Fukunaga expressed excitement about the Netflix distribution deal, stating he believes more people will see "Beasts of No Nation" on Netflix than would have had it taken the typical limited release route. Pointing out this is a dark drama with no stars, it's a bit of a tough sell. "You have a film that has no white person in it. It's no DiCaprio saving Africa, it's a mainly African cast," he detailed. "The movie is a very difficult subject." But Fukunaga believes that the accessibility and promotion built into Netflix will spur an urgency to see the film along with the ability to see it whenever suits. "It'll be in people's faces enough that they'll be like, 'OK, I'll give it a try.'"

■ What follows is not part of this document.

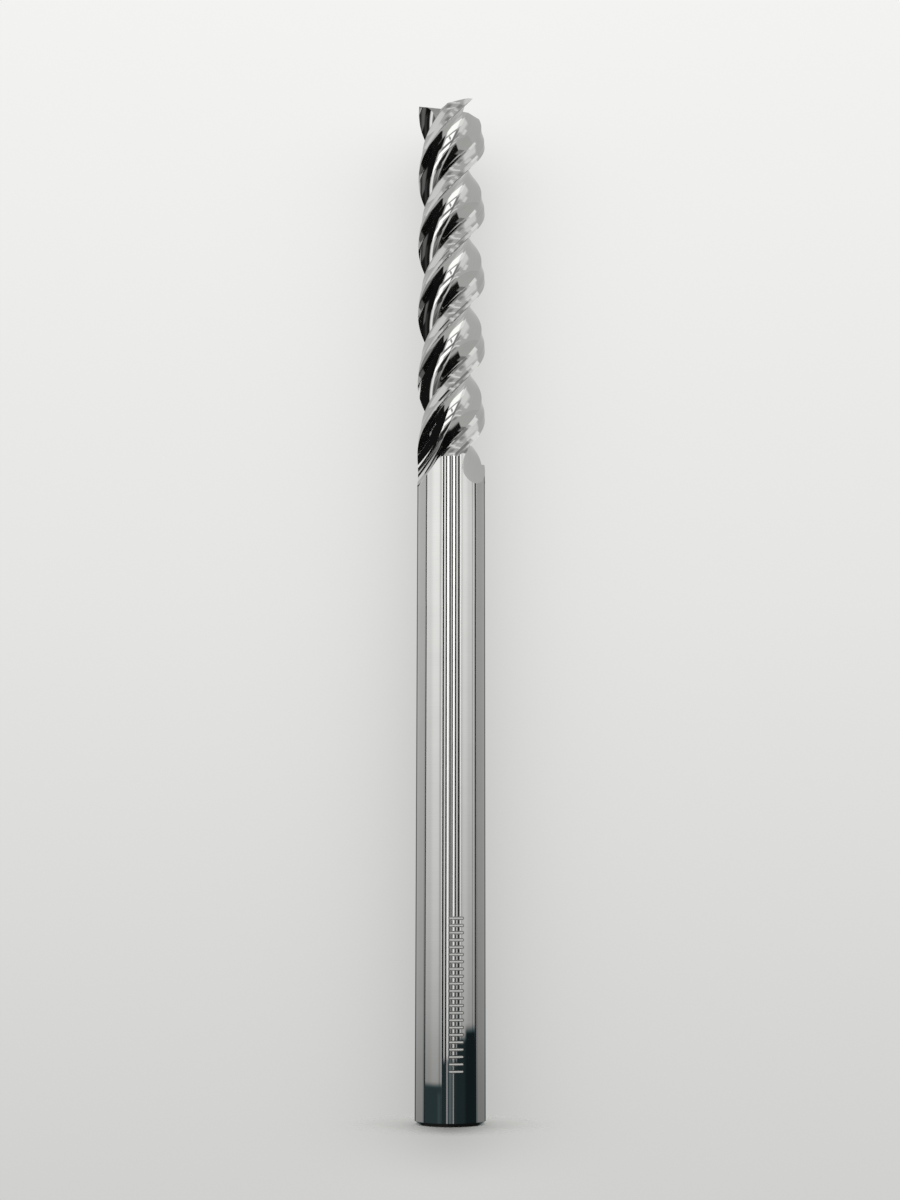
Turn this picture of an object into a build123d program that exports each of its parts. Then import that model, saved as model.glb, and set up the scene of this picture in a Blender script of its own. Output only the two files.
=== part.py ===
from build123d import *
from math import acos, atan2, cos, degrees, pi, radians, sin, tan
import os

# Solid carbide end mill, three flutes, right-hand helix, right-hand cutting.
# It stands on the end of its shank: origin at the middle of the flat shank end, +Z towards the teeth.
# Lengths are in millimetres and angles in degrees.

# Rod that the tool is ground from. The cutting diameter is ground a hair under the shank's, and a
# short cone joins the two below the flutes.
overall_length = 150.0
shank_diameter = 10.0
shank_chamfer = 0.5
cutting_undersize = 0.02
cutting_past_full_depth = 8.8
blend_length = 1.0

# Flutes, and the wheel that grinds them
flute_count = 3
flute_lead = 31.75
full_depth_length = 53.2
core_diameter = 4.7
rake_angle = 8.0
bottom_radius = 2.3
wheel_radius = 22.0
first_edge_azimuth = -50.0

# Land between two flutes: a narrow round margin at the cutting edge, then two flat reliefs.
# Both reliefs stop square, a little below the end of the full depth.
land_width = 2.95
margin_width = 0.15
primary_width = 0.9
primary_clearance = 9.5
secondary_width = 2.7
secondary_clearance = 24.0
relief_past_full_depth = 2.0

# Teeth on the end face
dish_angle = 2.0
end_primary_width = 0.8
end_primary_clearance = 7.0
end_secondary_clearance = 17.0
gash_slope = 38.0
gash_opening = 62.0
gash_root_radius = 0.3
gash_centre_depth = 0.25
long_gash_start = -0.45
short_gash_start = 0.3

# How far each cut starts above the tip, how far it reaches outside the rod, and how far the faces of
# a flute are drawn on past the rod's surface before they turn outwards
overrun = 3.0
outside = 1.5
past_surface = 0.3

# Values that follow from the sizes above
cutting_diameter = shank_diameter - cutting_undersize
shank_radius = shank_diameter / 2
cutting_radius = cutting_diameter / 2
core_radius = core_diameter / 2
cut_radius = shank_radius + outside
cut_top = overall_length + overrun
tooth_pitch = 360 / flute_count
helix_angle = atan2(pi * cutting_diameter, flute_lead)
full_depth_end = overall_length - full_depth_length
relief_end = full_depth_end - relief_past_full_depth
blend_end = full_depth_end - cutting_past_full_depth
shank_length = blend_end - blend_length
mouth_azimuth = tooth_pitch - degrees(land_width / cutting_radius)
margin_azimuth = tooth_pitch - degrees(margin_width / cutting_radius)


def polar(radius, azimuth):
    """Point at a radius and an azimuth, in a section across the tool."""
    return Vector(radius * cos(radians(azimuth)), radius * sin(radians(azimuth)))


def azimuth_of(point):
    """Azimuth of a point, from 0 to 360."""
    return degrees(atan2(point.Y, point.X)) % 360


def edge_azimuth(height):
    """Azimuth of the helical cutting edge that stands at 0 where the full depth ends."""
    return (height - full_depth_end) / flute_lead * 360


def carried_up(profile, start):
    """A section drawn with the cutting edge at azimuth 0, carried up the helix to clear of the tip."""
    section = Plane((0, 0, start), x_dir=polar(1, edge_azimuth(start)), z_dir=(0, 0, 1))
    with BuildLine() as helix:
        Helix(flute_lead, cut_top - start, cutting_radius, center=(0, 0, start))
    with BuildLine() as tool_axis:
        Line((0, 0, start), (0, 0, cut_top))
    with BuildPart() as cut:
        sweep(
            section * profile,
            path=helix.wire().rotate(Axis.Z, edge_azimuth(start)),
            binormal=tool_axis.wire(),
        )
    return cut.part


# Section of one flute, seen from the teeth, with the cutting edge at azimuth 0.
# The rake face and the gullet are one round hollow: it leaves the edge at the rake angle, and its
# radius follows from touching the core. A short bottom arc lifts it off the core, until the flat
# back of the flute leads straight to the mouth.
rake_slope = sin(radians(rake_angle))
gullet_radius = (cutting_radius**2 - core_radius**2) / (2 * (core_radius + cutting_radius * rake_slope))
gullet_centre = Vector(
    cutting_radius - gullet_radius * rake_slope,
    gullet_radius * cos(radians(rake_angle)),
)
gullet_azimuth = azimuth_of(gullet_centre)
mouth_point = polar(cutting_radius, mouth_azimuth)
edge_direction = rake_angle - 90
core_direction = gullet_azimuth - 180
past_edge = degrees(past_surface / gullet_radius)
rake = CenterArc(
    gullet_centre,
    gullet_radius,
    edge_direction + past_edge,
    core_direction - edge_direction - past_edge,
)
bottom_centre = polar(core_radius + bottom_radius, gullet_azimuth)
to_mouth = mouth_point - bottom_centre
lift_off = azimuth_of(to_mouth) + degrees(acos(bottom_radius / to_mouth.length))
bottom = CenterArc(bottom_centre, bottom_radius, gullet_azimuth + 180, lift_off - gullet_azimuth - 180)
back = Line(bottom @ 1, mouth_point)
past_mouth = mouth_point + (back % 1) * past_surface
edge_side = polar(cut_radius, azimuth_of(rake @ 0))
mouth_side = polar(cut_radius, azimuth_of(past_mouth + (back % 1) * outside))
with BuildSketch() as flute_profile:
    with BuildLine():
        add(rake)
        add(bottom)
        Line(bottom @ 1, past_mouth)
        Line(past_mouth, mouth_side)
        ThreePointArc(mouth_side, polar(cut_radius, mouth_azimuth / 2), edge_side)
        Line(edge_side, rake @ 0)
    make_face()

# The wheel stands across the helix. Above its plane the flute has its full depth. Below, the flute
# keeps the hollow of the wheel itself: the section in that plane, turned about the wheel's axle.
outward = polar(1, gullet_azimuth)
around = polar(1, gullet_azimuth + 90)
travel = around * -sin(helix_angle) + Vector(0, 0, -cos(helix_angle))
deepest_point = outward * core_radius + Vector(0, 0, full_depth_end)
wheel_plane = Plane(deepest_point, x_dir=outward, z_dir=-travel)
wheel_axle = Axis(deepest_point + outward * wheel_radius, travel.cross(outward))
swing_angle = degrees(acos(1 - (cut_radius - core_radius) / wheel_radius))
with BuildPart() as flute_cut:
    add(carried_up(flute_profile.sketch, full_depth_end - flute_lead / 3))
    split(bisect_by=wheel_plane, keep=Keep.TOP)
    wheel_section = flute_cut.faces().filter_by(wheel_plane)[0]
    revolve(wheel_section, axis=wheel_axle, revolution_arc=swing_angle)

# Section of the two reliefs behind the next edge. They run on past the heel into the open flute.
margin_point = polar(cutting_radius, margin_azimuth)
primary_direction = polar(1, margin_azimuth - 90 - primary_clearance)
primary_point = margin_point + primary_direction * primary_width
relief_start = margin_point - primary_direction * (margin_width / 2)
primary_azimuth = azimuth_of(primary_point)
secondary_point = primary_point + polar(secondary_width, primary_azimuth - 90 - secondary_clearance)
secondary_azimuth = azimuth_of(secondary_point)
with BuildSketch() as relief_profile:
    with BuildLine():
        Polyline(relief_start, primary_point, secondary_point, polar(cut_radius, secondary_azimuth))
        ThreePointArc(
            polar(cut_radius, secondary_azimuth),
            polar(cut_radius, (secondary_azimuth + margin_azimuth) / 2),
            polar(cut_radius, margin_azimuth),
        )
        Line(polar(cut_radius, margin_azimuth), relief_start)
    make_face()
relief_cut = carried_up(relief_profile.sketch, relief_end)

# End tooth, with its cutting edge over the X axis. The edge dips towards the middle of the tool.
end_edge_height = overall_length - cutting_radius * tan(radians(dish_angle))
end_edge_direction = Vector(cos(radians(dish_angle)), 0, sin(radians(dish_angle)))


def relief_above(clearance, behind, below):
    """What a relief takes off one tooth: the sector above a plane that falls away behind the edge."""
    forward = Vector(0, cos(radians(clearance)), sin(radians(clearance)))
    relief = Plane(
        origin=(0, -behind, end_edge_height - below),
        x_dir=end_edge_direction,
        z_dir=end_edge_direction.cross(forward),
    )
    with BuildPart() as cut:
        with BuildSketch(Plane.XY.offset(overall_length - cutting_radius)):
            with BuildLine():
                Line((0, 0), (cut_radius, 0))
                ThreePointArc(
                    (cut_radius, 0),
                    polar(cut_radius, -tooth_pitch / 2),
                    polar(cut_radius, -tooth_pitch),
                )
                Line(polar(cut_radius, -tooth_pitch), (0, 0))
            make_face()
        extrude(amount=cutting_radius + overrun)
        split(bisect_by=relief, keep=Keep.TOP)
    return cut.part


end_primary_relief = relief_above(end_primary_clearance, 0, 0)
end_secondary_relief = relief_above(
    end_secondary_clearance,
    end_primary_width,
    end_primary_width * tan(radians(end_primary_clearance)),
)

# Gash: the sloping notch that makes the rake face of an end edge and opens the middle into the flute.
# One gash runs past the middle, so that its tooth cuts there, and the others stop short of it.
gash_direction = Vector(cos(radians(gash_slope)), 0, -sin(radians(gash_slope)))
gash_root = Vector(0, 0, end_edge_height - gash_centre_depth)
gash_height = cutting_diameter
gash_width = gash_height * tan(radians(gash_opening))


def gash_from(start):
    """One gash, from a distance along its root to clear of the rod."""
    section = Plane(gash_root + gash_direction * start, x_dir=(0, 1, 0), z_dir=gash_direction)
    with BuildPart() as cut:
        with BuildSketch(section) as profile:
            with BuildLine():
                Polyline((0, 0), (gash_width, gash_height), (0, gash_height), close=True)
            make_face()
            fillet(profile.vertices().sort_by_distance((0, 0, 0))[0], gash_root_radius)
        extrude(amount=cutting_diameter + overrun)
    return cut.part


gashes = [gash_from(long_gash_start)] + [gash_from(short_gash_start)] * (flute_count - 1)

# The flutes are placed so that the first edge has its azimuth at the tip
flute_azimuth = first_edge_azimuth - edge_azimuth(overall_length)
with BuildPart() as end_mill:
    with BuildSketch(Plane.XZ):
        with BuildLine():
            Polyline(
                (0, 0),
                (shank_radius - shank_chamfer, 0),
                (shank_radius, shank_chamfer),
                (shank_radius, shank_length),
                (cutting_radius, blend_end),
                (cutting_radius, overall_length),
                (0, overall_length),
                close=True,
            )
        make_face()
    revolve(axis=Axis.Z)
    for tooth, gash in enumerate(gashes):
        flute_turn = (0, 0, flute_azimuth + tooth * tooth_pitch)
        tooth_turn = (0, 0, first_edge_azimuth + tooth * tooth_pitch)
        add(flute_cut.part, rotation=flute_turn, mode=Mode.SUBTRACT)
        add(relief_cut, rotation=flute_turn, mode=Mode.SUBTRACT)
        add(end_primary_relief, rotation=tooth_turn, mode=Mode.SUBTRACT)
        add(end_secondary_relief, rotation=tooth_turn, mode=Mode.SUBTRACT)
        add(gash, rotation=tooth_turn, mode=Mode.SUBTRACT)

end_mill.part.label = "end_mill"
os.makedirs("parts", exist_ok=True)
export_step(end_mill.part, "parts/end_mill.step")
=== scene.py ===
# %% [markdown]
# # A solid carbide end mill, ground from one rod
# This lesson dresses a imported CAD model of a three-flute end mill. The CAD frame holds the true size
# and place of the tool. The steps below make a finer mesh of the same solid by grinding it the way
# the real one is ground: a plain rod, and a few cutters that are taken away from it.
# Everything is in metres, with the tool standing on its shank end at the origin and +Z to the teeth.

from math import acos, atan2, cos, degrees, pi, radians, sin, tan

import bpy
import numpy as np
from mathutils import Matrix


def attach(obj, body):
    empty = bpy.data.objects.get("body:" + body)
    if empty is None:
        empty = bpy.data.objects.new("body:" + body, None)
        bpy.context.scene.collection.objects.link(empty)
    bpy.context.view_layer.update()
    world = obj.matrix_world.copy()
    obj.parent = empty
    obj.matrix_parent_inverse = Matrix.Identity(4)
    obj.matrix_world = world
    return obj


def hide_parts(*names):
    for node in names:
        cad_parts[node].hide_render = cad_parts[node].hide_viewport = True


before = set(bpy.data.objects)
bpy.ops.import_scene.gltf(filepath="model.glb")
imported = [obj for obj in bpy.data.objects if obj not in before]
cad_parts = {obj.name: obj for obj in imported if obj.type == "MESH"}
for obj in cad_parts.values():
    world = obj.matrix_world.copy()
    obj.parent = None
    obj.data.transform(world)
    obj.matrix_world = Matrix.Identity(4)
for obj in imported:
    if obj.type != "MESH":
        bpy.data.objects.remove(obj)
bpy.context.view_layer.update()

# %% [markdown]
# ## The camera
# A long thin tool photographed upright looks almost the same size at both ends, so the camera stands
# well back and looks a little upwards. A 60 mm lens on a 36 mm sensor gives the same perspective as
# the photograph: the top of the flutes is seen slightly from below, and the shank end from above.

# %% Place the camera
CAMERA_PLACE = (-0.00007, -0.2886, 0.0287)
LOOK_UP = 9.0
ROLL = -0.09
camera_data = bpy.data.cameras.new("camera")
camera_data.sensor_width = 36.0
camera_data.lens = 60.0
camera_data.clip_start = 0.01
camera_data.clip_end = 50.0
camera = bpy.data.objects.new("camera", camera_data)
bpy.context.scene.collection.objects.link(camera)
camera.location = CAMERA_PLACE
camera.rotation_euler = (radians(90.0 + LOOK_UP), radians(ROLL), 0.0)
bpy.context.scene.camera = camera
print("camera at", tuple(camera.location))

# %% [markdown]
# ## The sizes of the tool
# The same sizes as the CAD source, in millimetres and degrees. A grinder works from this short list:
# the rod, the lead of the helix, the core that is left standing, and the angles behind each edge.
# Heights are counted from the shank end, so what the teeth need is taken down from the length.

# %% Sizes
MM = 0.001
LENGTH = 150.0
SHANK_RADIUS = 5.0
SHANK_CHAMFER = 0.5
CUTTING_UNDERSIZE = 0.02
CUTTING_PAST_FULL_DEPTH = 8.8
BLEND_LENGTH = 1.0
FLUTES = 3
LEAD = 31.75
FULL_DEPTH_LENGTH = 53.2
CORE_RADIUS = 2.35
RAKE = 8.0
BOTTOM_RADIUS = 2.3
WHEEL_RADIUS = 22.0
FIRST_EDGE = -50.0
LAND_WIDTH = 2.95
MARGIN_WIDTH = 0.15
PRIMARY_WIDTH = 0.9
PRIMARY_CLEARANCE = 9.5
SECONDARY_WIDTH = 2.7
SECONDARY_CLEARANCE = 24.0
RELIEF_PAST_FULL_DEPTH = 2.0
DISH = 2.0
END_PRIMARY_WIDTH = 0.8
END_PRIMARY_CLEARANCE = 7.0
END_SECONDARY_CLEARANCE = 17.0
GASH_SLOPE = 38.0
GASH_OPENING = 62.0
GASH_ROOT_RADIUS = 0.3
GASH_CENTRE_DEPTH = 0.25
LONG_GASH_START = -0.45
SHORT_GASH_START = 0.3

# How far the cutters reach past the tip and outside the rod, how far the faces of a flute are drawn on
# past the rod's surface before they turn outwards, and how high and how long the end cutters are
OVERRUN = 3.0
OUTSIDE = 1.5
PAST_SURFACE = 0.3
END_CUT_HEIGHT = 6.0
GASH_CUT_LENGTH = 13.0

# Values that follow from the sizes above
CUTTING_RADIUS = SHANK_RADIUS - CUTTING_UNDERSIZE / 2
CUT_TOP = LENGTH + OVERRUN
CUT_RADIUS = SHANK_RADIUS + OUTSIDE
FULL_DEPTH_END = LENGTH - FULL_DEPTH_LENGTH
RELIEF_END = FULL_DEPTH_END - RELIEF_PAST_FULL_DEPTH
BLEND_END = FULL_DEPTH_END - CUTTING_PAST_FULL_DEPTH
SHANK_LENGTH = BLEND_END - BLEND_LENGTH
PITCH = 360.0 / FLUTES
HELIX = atan2(2 * pi * CUTTING_RADIUS, LEAD)
MOUTH = PITCH - degrees(LAND_WIDTH / CUTTING_RADIUS)
MARGIN = PITCH - degrees(MARGIN_WIDTH / CUTTING_RADIUS)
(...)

But he's hoping it won't be the death of cinema. "The difficult part is defining yourself as a filmmaker is that the concept of releasing in a digital platform or an online platform at the same time as it's going be released in cinema really strikes the fear of god in your heart that people aren't actually still going to go to the cinema when for only $6 a month they can watch it for free on their laptops or via their Apple TVs in their living room," Fukunaga admitted, "But it was designed to be watched in an experience like this, collectively with strangers in the dark and you can see the story. And I know based on my experience watching movies at home versus watching movies in the cinema, the experience of the cinema is 100% more immersive than it is at home when my phone's going off and I'm checking e-mails, and I'm not putting all my attention to the screen. And I'll miss things. Every shot that I put in there means something. So people that are taken away by reading a text message are already missing something, some element of the story. So that's Netflix's big thing: consumer choice. As the audiences start to make that choice… the cinema experience will be reserved only for comic book movies. And that is in a way the biggest democratic challenge for an art form that you have to ask the audience to be aware of the fact that they are just as responsible for the death of cinemas as the people who make movies."

No release date has yet been announced for "It" or "Beasts of No Nation."